The challenge with tools is that they give us a fake feeling of making progress when in reality, it is rare that tools can do the important work for us.

For example, if you’d like to land three new clients it might be tempting to use a tool to send out many email pitches and make things easier. But in the effort to make it easier they lose the deeper connection we can build as people and that is really where the money is. 

Freelancing isn’t a project-based business even though it seems like that on the surface. Deep down it’s a relationship-based business even as a project manager. 

Think about one of the core tasks we need to complete as a project manager; talking to people from different teams to make sure things are getting completed according to plan. 

It would be easy to imagine that is mostly spreadsheet-work but you and I know that it is all about working with each individual to understand their challenges and priorities so your project runs smoothly.

Freelance project management is all about helping businesses manage specific projects but instead of being a traditional employee, you work on a freelance basis. That might be that you are paid by the hour, on a monthly retainer or on a project by project basis.
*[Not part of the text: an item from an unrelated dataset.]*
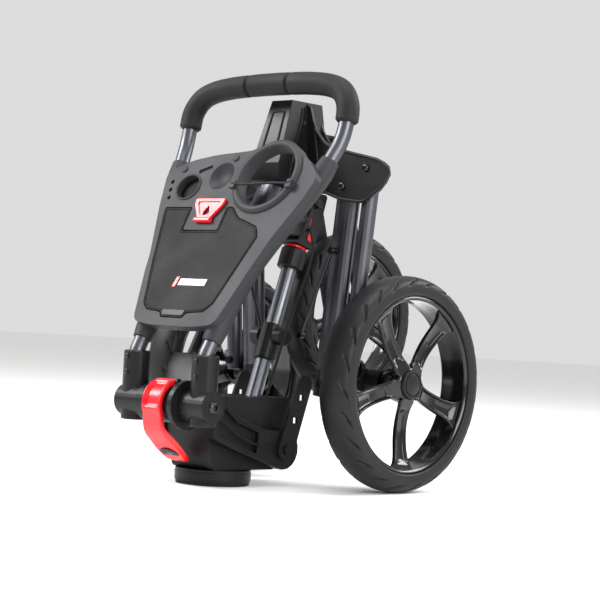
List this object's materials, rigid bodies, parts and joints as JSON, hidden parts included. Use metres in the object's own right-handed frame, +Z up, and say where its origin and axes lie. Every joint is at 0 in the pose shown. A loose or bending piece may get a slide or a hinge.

You become a freelance project manager in the UK the same way you do it in the rest of the world. First you need to find businesses that you can help and then arrange a contract with the scope of work and your fees.

Freelance projects work in a way that we are paid on contract basis. That means the business we work with can cancel the contract when they don’t need us anymore but in exchange they pay us a higher fee since we have to pay for our own holidays, sick days, tax and retirement.

How much project managers charge per hour depends on their experience, the type of clients they work with and how specialized they are. Generally, you’ll see broad freelance project managers charge $10-$60 per hour while some that are more specialized charge more.